My Lords, at the beginning of the debate on this group, the noble Lord, Lord Stevenson, said this was rather a disparate group. I agree with him, and on that basis it is entirely logical that I am quite supportive of one amendment, Amendment 15, but entirely unsupportive of another, Amendment 233.
This takes us back to the Consumer Rights Act, which feels but yesterday although, looking back, I see that it was debated at the end of 2014. Amendment 15 is very timely and it is right to probe the Government’s intentions on switching. I have a letter, which the noble Baroness, Lady Neville-Rolfe, wrote to me after we had put down various amendments on the then Consumer Rights Bill, on gaining provider-led switching. She said:
“I think we are in full agreement on the likely benefits of gaining-provider led switching for consumers and for competition in the telecoms industry. This view is reflected in our work on switching, since before the publication of the Consumers, Connectivity and Content strategy paper, when two experts from Ofcom were seconded to DCMS to help develop policy on switching”.

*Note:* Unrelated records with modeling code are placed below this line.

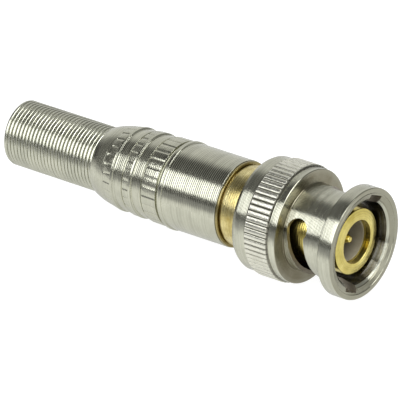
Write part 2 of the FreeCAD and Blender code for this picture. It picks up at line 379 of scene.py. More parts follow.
def coordinates(tree, kind):
    """A kind of texture coordinates, whole and as X, Y and Z."""
    place = add(tree, "ShaderNodeTexCoord").outputs[kind]
    parts = add(tree, "ShaderNodeSeparateXYZ")
    tree.links.new(place, parts.inputs[0])
    return place, *parts.outputs


def polar(tree):
    """The place on a piece: its own coordinates, then along, away from and round the axis."""
    place, along, side, up = coordinates(tree, "Object")
    side_squared = calculate(tree, "MULTIPLY", side, side)
    up_squared = calculate(tree, "MULTIPLY", up, up)
    away = calculate(tree, "SQRT", calculate(tree, "ADD", side_squared, up_squared))
    turn = calculate(tree, "ARCTAN2", up, side)
    return place, along, away, turn


ring_drift = 0.03 * mm
line_depth = 0.0022 * mm


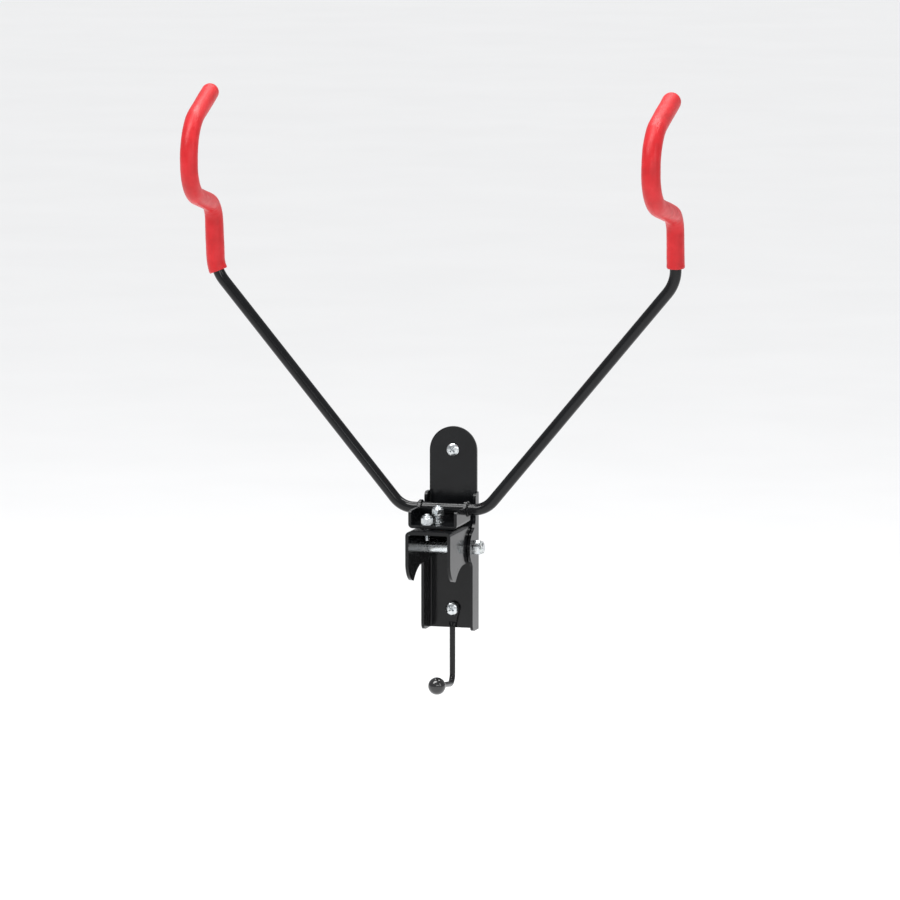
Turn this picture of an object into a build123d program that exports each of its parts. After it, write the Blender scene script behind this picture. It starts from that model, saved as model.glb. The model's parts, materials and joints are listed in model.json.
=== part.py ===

Moving on slightly from there, I thought it was quite encouraging that, in the Government’s May 2016 paper, Switching Principles: Government Response and Action Plan, a number of principles were set out. But I see none of them reflected in the primary legislation. I do not know what the Government’s intentions are in terms of regulations. It is not even clear that gaining provider-led switching will be permissible. Therefore, I ask the Minister whether principles such as these will be enshrined in the secondary legislation:
“Switching should be free to the consumer, unless they are aware of and have consented to fair, reasonable and clear restrictions and charges to do so … The switching process should be led by the organisation with most interest in making the switching process work effectively—the gaining provider … Sites and tools providing comparisons to consumers that receive payments from suppliers should make clear where this affects the presentation of results”.
These are principles that the Government have set out in their own paper, and it is not clear at this stage whether they fully plan to deliver on them. I would appreciate an answer from the Minister on that.
On Amendment 233, I am not sure why the noble Lord, Lord Stevenson—with whom I have sparred on a number of occasions on software issues, and certainly on the then Consumer Rights Bill—believes that we are in a different place and need another bite at this particular cherry. The software industry carefully negotiated a particular break-out from the Consumer Rights Act, for good reasons, because of the way that software is developed. There are beta applications that need to be perfected before the final product is fit for purpose, and there are upgrades and so on, as is perfectly well understood by the industry. So I do not support a call for another look at this. I do not believe the evidence is yet there that we have moved into a new place. It is barely two years since we debated these issues and I do not think technological progress has been so quick that we can afford another look at this without prejudicing our software industry.